The Daily Gamecock

'Tiger Burn' ignites Gamecock crowd

USC’s 65th annual Tiger Burn was held on Monday night, with hundreds of students flocking to the Greene Street Intramural Fields to watch a 30-foot replica of Clemson’s mascot quickly burn to rubble. The rally kicked off a week of events preceding Saturday’s USC-Clemson football game.

The event was put on by the USC American Society of Mechanical Engineers. Rajah Faraj, a third-year mechanical engineering student and vice president of USC’s chapter of the ASME, said that he, along with the other members of the ASME team that helped construct the tiger, was excited to continue the tradition.

“I wanted a big project to do for this semester," Faraj said. "I wanted to burn that tiger.” 

Faraj also said that the project took the team of students approximately two weeks to complete.  The structure, comprised primarily of metal, wood and paper, was reduced to the frame in less than five minutes.

While the crowd was predominantly students, USC alumni also came out to observe the annual tradition. Jennifer McKellar, a graduate of the USC law school and devoted Gamecock fan, attended in support of the longstanding rivalry.

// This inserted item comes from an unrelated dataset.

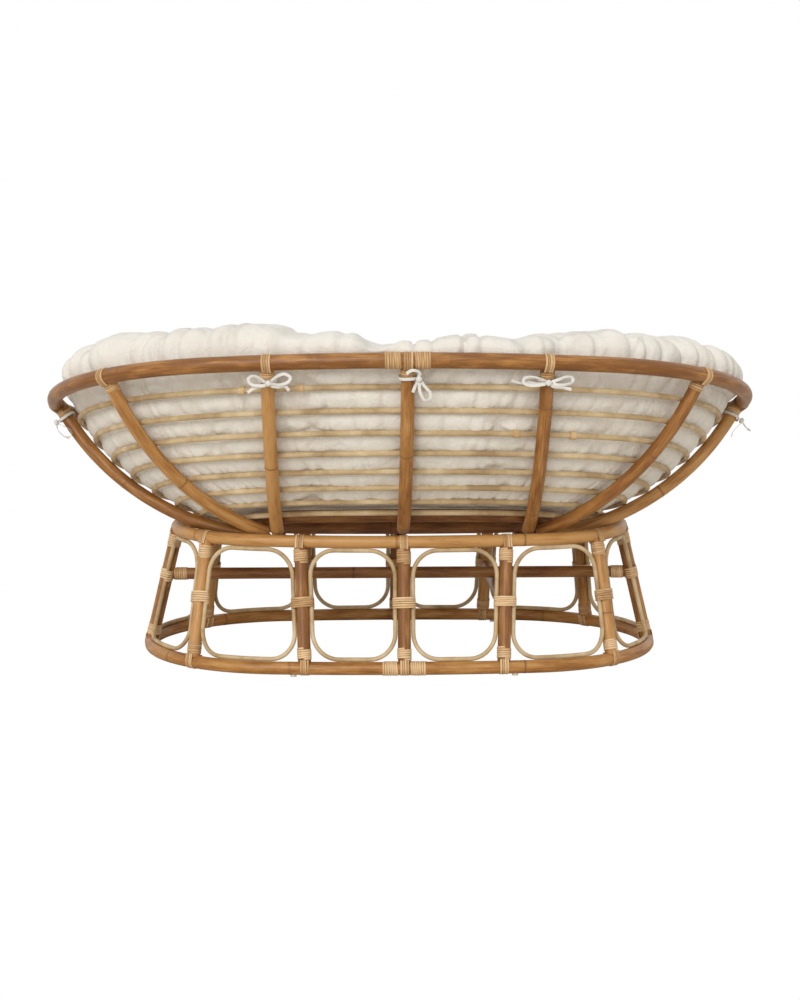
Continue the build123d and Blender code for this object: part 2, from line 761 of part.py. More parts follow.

“I’ve been coming to Tiger Burn since I was a child back in the '80s, and it was always a really big deal," McKellar said. "The Clemson rivalry means more to Gamecock fans than any other game we play.” 

She also said that the number of students in attendance was encouraging, given that the tradition has usually been carried on by die-hard fans. McKellar brought her son, William Bryce, out for his first Tiger Burn, hoping to pass the tradition down her family line.

The event also drew many new USC students, including Jemirel Reyes, a third-year psychology transfer student. The energy of the Tiger Burn created a good atmosphere for even the most casual fans, with school spirit abound.

“I’m glad we came. It was fun, even though it was short,” she said. 

The Tiger Burn was the last collection of the Palmetto Series Food Drive. The friendly competition aimed to channel the school rivalry into a positive cause, bringing the schools to compete for the most food donations.